- Анфиса, - его голос прозвучал ровно, как звук рубанка, снимающего тонкую стружку с идеальной доски. - Только давай без сцен. Я не планировал всё делать именно сегодня, но раз уж ты вернулась раньше... Наверное, так даже честнее.
Он отвернулся от меня, взял с тумбочки свои дорогие часы и неспешно застегнул кожаный ремешок на запястье. Каждое его движение было выверенным. Он не был беспомощным бытовым инвалидом, который не знает, где лежат его носки. Он прекрасно знал, что делает, и контролировал ситуацию.
- Нам обоим уже за шестьдесят, Валя, - произнес он, используя мое домашнее сокращение, от которого меня вдруг передернуло. - Нам осталось жить активно... ну, лет десять, максимум пятнадцать. Потом начнется дожитие. Я смотрю на свои руки и понимаю, что мое время уходит как песок сквозь пальцы.
Он поднял руку, демонстрируя мне свою раскрытую ладонь. Мой медицинский взгляд мгновенно сфокусировался на ней. Я видела не руку предателя. Я видела сухую, истонченную кожу, усыпанную коричневыми возрастными пигментными пятнами. Я видела узловатые суставы пальцев, которые начали деформироваться от десятилетий работы с твердыми породами дерева. Я видела, как на его виске часто и пугливо бьется синяя венка.
- Я не хочу провести эти последние активные годы в запахе борща, мазей для суставов и твоей поликлиники, - продолжил Валентин, глядя мне прямо в глаза с жестокой, пугающей рациональностью. - Я не хочу по вечерам обсуждать цены на коммуналку и твоих тяжелых пациентов. Я хочу эстетики. Я хочу чувствовать себя живым, пока еще могу.
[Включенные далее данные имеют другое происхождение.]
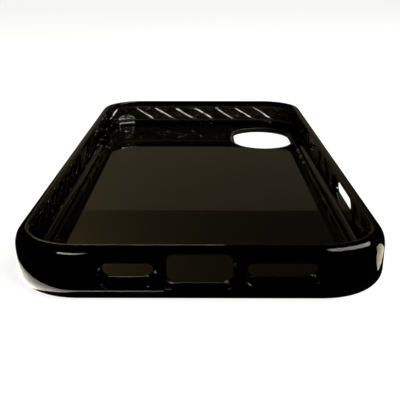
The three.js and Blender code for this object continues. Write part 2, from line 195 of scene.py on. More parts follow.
def cut(piece, cutters):
    for cutter in cutters:
        knife = piece.modifiers.new("cut", "BOOLEAN")
        knife.operation = "DIFFERENCE"
        knife.solver = "EXACT"
        knife.object = cutter
    settle(piece)
    for cutter in cutters:
        bpy.data.objects.remove(cutter)


def smooth_faces(piece, sharp_degrees=32):
    """Shades the piece smooth, but for edges sharper than the angle, and keeps its flats flat."""
    for polygon in piece.data.polygons:
        polygon.use_smooth = True
    piece.data.set_sharp_from_angle(angle=math.radians(sharp_degrees))
    weighted = piece.modifiers.new("flat stays flat", "WEIGHTED_NORMAL")
    weighted.keep_sharp = True
    weighted.weight = 100
    settle(piece)


def ellipse_arc(centre, reach, start_degrees, end_degrees, steps):
    points = []
    for step in range(steps + 1):
        angle = math.radians(start_degrees + (end_degrees - start_degrees) * step / steps)
        points.append((centre[0] + reach[0] * math.cos(angle), centre[1] + reach[1] * math.sin(angle)))
    return points


def rounded_rectangle(width, height, radius, steps=8):
    """The outline as flat (across, up) points round its own middle."""
    x, y = width / 2 - radius, height / 2 - radius
    points = []
    for sign_x, sign_y, start in ((1, 1, 0), (-1, 1, 90), (-1, -1, 180), (1, -1, 270)):
        points += ellipse_arc((sign_x * x, sign_y * y), (radius, radius), start, start + 90, steps)
    return points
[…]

Он взялся за массивную металлическую собачку на молнии чемодана и плавно потянул ее. Звук закрывающегося замка в тишине спальни показался мне оглушительным.
- Инга дает мне это чувство, - произнес он имя, которое я никогда раньше не слышала в нашем доме. - С ней я не стареющий реставратор, которому пора на пенсию. С ней я творец. Она создает вокруг меня пространство, где нет места увяданию. Дело не в тебе, Анфиса. Ты отличная женщина, прекрасная хозяйка. Но я просто не могу больше дышать этим... уютом. Он меня хоронит заживо.
Он говорил так, будто читал заранее написанный, многократно отрепетированный текст перед невидимой аудиторией. Он оправдывал себя. А я продолжала молчать. В моей голове контуры комнаты приобрели хирургическую резкость. Я смотрела на мужчину, с которым делила постель четверть века, и видела его насквозь. Он не искал великой любви на стороне. Он просто смертельно, до животного ужаса боялся состариться. Он пытался купить себе билет в молодость за счет чужой, свежей энергии, потому что собственная начала иссякать. Это был неизлечимый диагноз. И никакие слова, никакие слезы или крики здесь бы не помогли. Опухоль эгоизма уже дала метастазы.